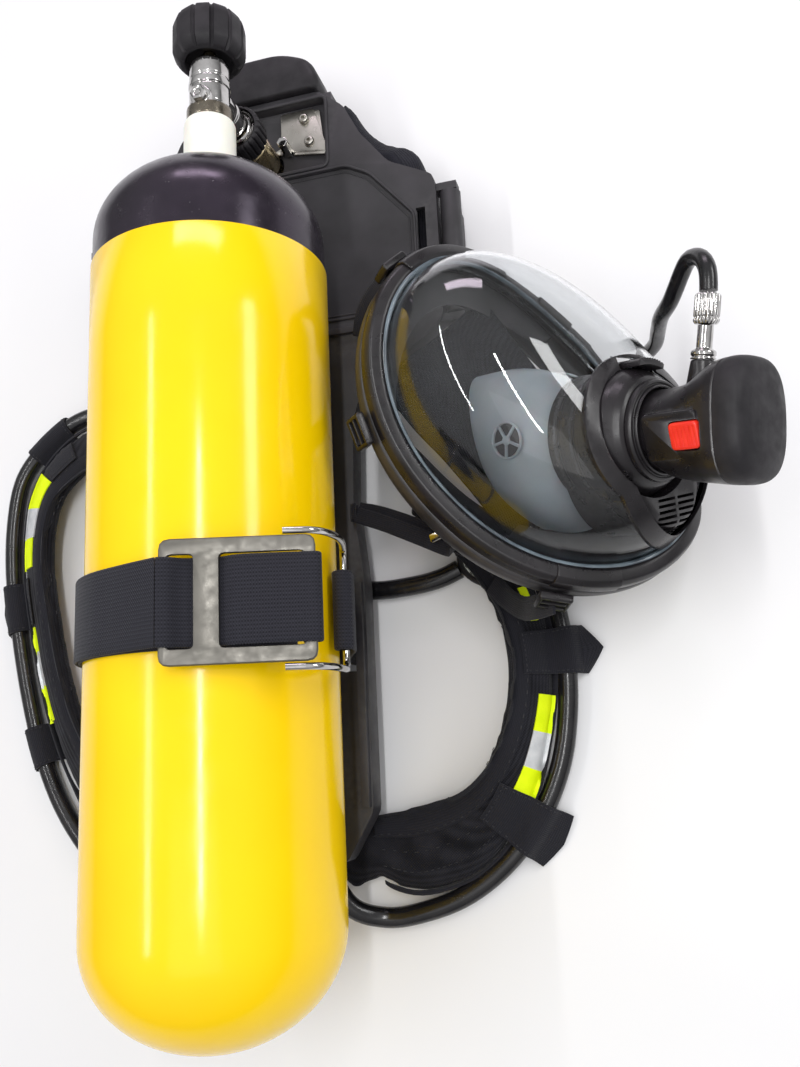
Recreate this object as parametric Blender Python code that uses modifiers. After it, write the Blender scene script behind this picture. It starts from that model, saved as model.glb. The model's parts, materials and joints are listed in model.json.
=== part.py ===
"""Self-contained breathing apparatus lying on its harness side, in metres.

+X is to the right, +Y runs along the cylinder towards its valve and +Z is up. The origin is on the
flat underside of the back plate's keel, and the floor is z = 0.
"""

import bmesh
import bpy
from math import cos, pi, radians, sin
from mathutils import Matrix, Vector

# ---------------------------------------------------------------- driving dimensions
GAP = 0.0003                    # between pieces that touch

CYL_R = 0.0785                  # outside radius over the yellow sleeve
CYL_LENGTH = 0.562              # bottom of the dome to the foot of the neck
CYL_BOTTOM = -0.360             # y of the dome's lowest point
CYL_AXIS_Z = 0.145
DOME = 0.066                    # height of the closed end
SHOULDER = 0.060                # height of the valve end's dome
SLEEVE_T = 0.0008
SLEEVE_END = 0.122              # y where the yellow stops and the bare composite begins
WRAP_T = 0.0060
LINER_T = 0.0030
NECK_R = 0.0155
NECK_BORE = 0.0090
NECK_Y = CYL_BOTTOM + CYL_LENGTH
COLLAR_R = 0.0185
COLLAR_END = NECK_Y + 0.0380

VALVE_R = 0.0146
VALVE_END = COLLAR_END + 0.048
OUTLET_Y = COLLAR_END + 0.024   # centre of the side outlet, which points down at the reducer
OUTLET_DROP = 0.0380
KNOB_R = 0.0262
KNOB_LENGTH = 0.036
KNOB_FLUTES = 12
STEM_R = 0.0050

WHEEL_R = 0.0195                # hand wheel that pulls the reducer onto the valve
WHEEL_T = 0.020
WHEEL_TOP = CYL_AXIS_Z - OUTLET_DROP - 0.001
REDUCER_R = 0.0150

PLATE_TOP = 0.0550
PLATE_LOW = 0.0370
PLATE_WALL = 0.0040
KEEL_HALF = 0.0100
WING_HALF = 0.1400
SPINE_HALF = 0.0720
PLATE_HEAD_END = -0.268
PLATE_WAIST_END = 0.318
HINGE_X = 0.1490
HINGE_Z = 0.0460
HINGE_R = 0.0080
HINGE_SPAN = (0.105, 0.222)

HOSE_R = 0.0070                 # both long hoses
THIN_HOSE_R = 0.0050            # the demand valve's own hose
HOSE_Z = 0.0105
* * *
● STATED GOAL
Using the data above, output each line exactly.

● WRITTEN REPLY
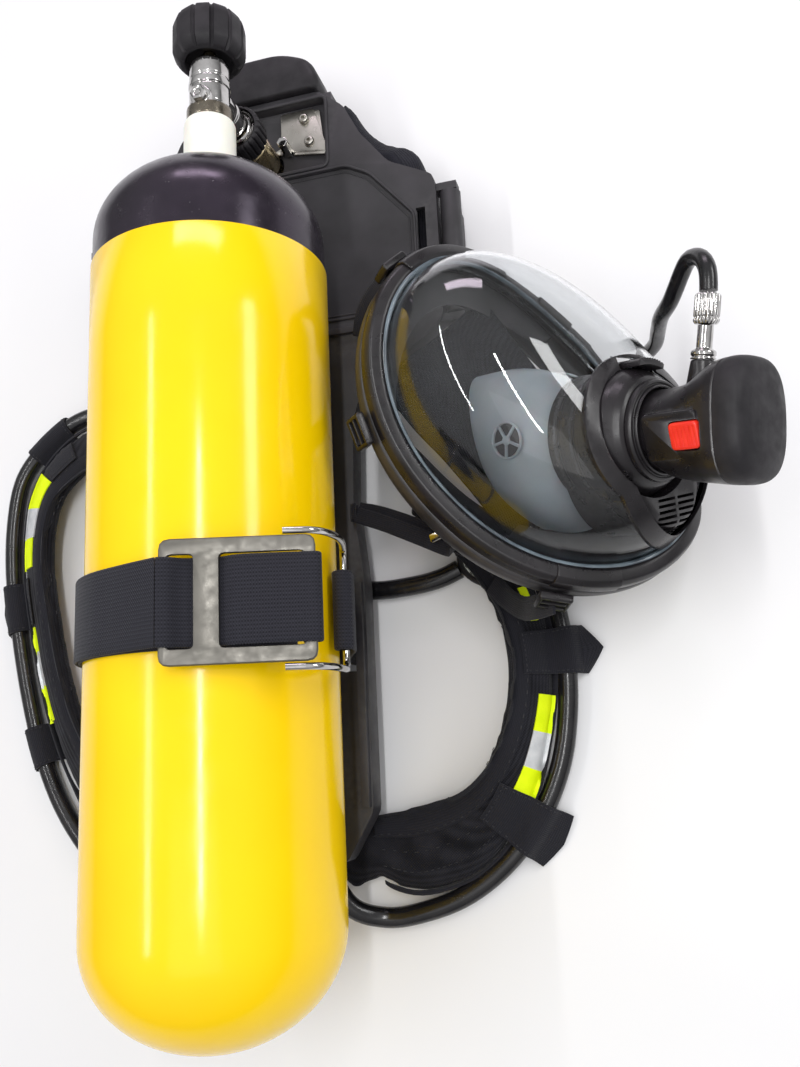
Recreate this object as parametric Blender Python code that uses modifiers. After it, write the Blender scene script behind this picture. It starts from that model, saved as model.glb. The model's parts, materials and joints are listed in model.json.
=== part.py ===
"""Self-contained breathing apparatus lying on its harness side, in metres.

+X is to the right, +Y runs along the cylinder towards its valve and +Z is up. The origin is on the
flat underside of the back plate's keel, and the floor is z = 0.
"""

import bmesh
import bpy
from math import cos, pi, radians, sin
from mathutils import Matrix, Vector

# ---------------------------------------------------------------- driving dimensions
GAP = 0.0003                    # between pieces that touch

CYL_R = 0.0785                  # outside radius over the yellow sleeve
CYL_LENGTH = 0.562              # bottom of the dome to the foot of the neck
CYL_BOTTOM = -0.360             # y of the dome's lowest point
CYL_AXIS_Z = 0.145
DOME = 0.066                    # height of the closed end
SHOULDER = 0.060                # height of the valve end's dome
SLEEVE_T = 0.0008
SLEEVE_END = 0.122              # y where the yellow stops and the bare composite begins
WRAP_T = 0.0060
LINER_T = 0.0030
NECK_R = 0.0155
NECK_BORE = 0.0090
NECK_Y = CYL_BOTTOM + CYL_LENGTH
COLLAR_R = 0.0185
COLLAR_END = NECK_Y + 0.0380

VALVE_R = 0.0146
VALVE_END = COLLAR_END + 0.048
OUTLET_Y = COLLAR_END + 0.024   # centre of the side outlet, which points down at the reducer
OUTLET_DROP = 0.0380
KNOB_R = 0.0262
KNOB_LENGTH = 0.036
KNOB_FLUTES = 12
STEM_R = 0.0050

WHEEL_R = 0.0195                # hand wheel that pulls the reducer onto the valve
WHEEL_T = 0.020
WHEEL_TOP = CYL_AXIS_Z - OUTLET_DROP - 0.001
REDUCER_R = 0.0150

PLATE_TOP = 0.0550
PLATE_LOW = 0.0370
PLATE_WALL = 0.0040
KEEL_HALF = 0.0100
WING_HALF = 0.1400
SPINE_HALF = 0.0720
PLATE_HEAD_END = -0.268
PLATE_WAIST_END = 0.318
HINGE_X = 0.1490
HINGE_Z = 0.0460
HINGE_R = 0.0080
HINGE_SPAN = (0.105, 0.222)

HOSE_R = 0.0070                 # both long hoses
THIN_HOSE_R = 0.0050            # the demand valve's own hose
HOSE_Z = 0.0105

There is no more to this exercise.